Subjective or self-reported information such as pain and fatigue are the most widely recorded treatment measures in day to day practice. When there is involvement of a third party payer, such as Comcare, TAC or within the Workers Compensation Act, objective outcome measures are important.
You may be requested to complete a report for a third party payer justifying your clinical treatment approach, results of treatment and to outline your treatment plan including the proposed number and frequency of treatments. Being able to support your clinical rationale with objective results such as those from outcome measures strengthens your case.
Outcome measures should be implemented as soon as possible when commencing treatment, at the initial appointment would be ideal. Often the largest gains from treatment can be captured during these early stages. Outcome measures should be used on a 4 – 6 weekly basis throughout treatment to effectively gauge progression.
There are a wide variety of outcome measures available, and selecting the most appropriate one depends on a number of factors including the type, nature and location of the injury, ease of use of the measure, the scoring method and its sensitivity and specificity. However, it is good to familiarise yourself with the basic outcome measures that can be applied to a variety of conditions. These may include Visual Analogue Scales and The Patient Specific Functional Scale.
Visual Analogue Scale (VAS)
A (VAS) requires a person to mark a place along a 10cm line between two extremes, such as extreme pain and no pain, to reflect their current position. You may wish to measure pain levels or the ability to perform an activity of daily living or the ability to sit for more than 30 minutes. The questions will of course be determined according to the client and their condition.
The score is the distance in millimetres from the left hand end to their mark.
The Patient-Specific Functional Scale
This measure is another great tool as it requires the Massage Therapist and client to determine at least 3 activities, and to assign each activity a score out of 10 where 0 means unable to perform the activity and 10 means able to perform activity at the same level as before. The total score = the sum of the activities / number of activities.
By discussing and defining specific goals, this not only creates motivation for the person to achieve them, however provides much greater insight into treatment progress.
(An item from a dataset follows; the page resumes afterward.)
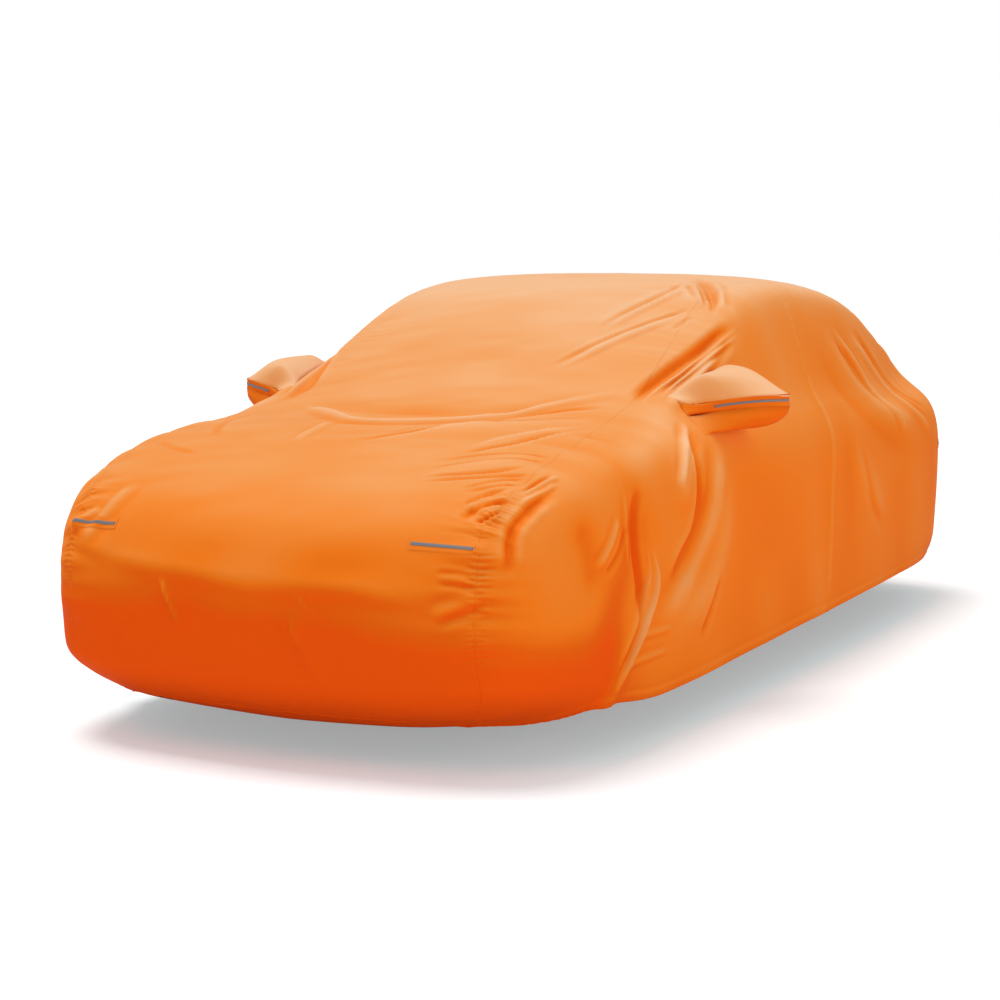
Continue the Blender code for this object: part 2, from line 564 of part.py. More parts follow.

For low back pain some commonly used outcome measures include The Oswestry Disability Index and The Quebec Back Pain Disability Scale which are easily downloaded online, straight forward to score and considered quite specific and sensitive.
The Neck Disability Index and Whiplash Disability Questionnaire are commonly used for cervical injuries and again are easily downloaded online and straight forward to score.
There are many region specific questionnaires you may opt to use including The Upper Extremity Functional Index, Shoulder Pain and Disability Index and the Lower Extremity Functional Scale.
Outcome measures provide the required feedback for third party payers and also allow you, as a Massage Therapist, to assess and appraise the success of your treatment. You may also like to consider using these measures for clients outside of these third party payer schemes.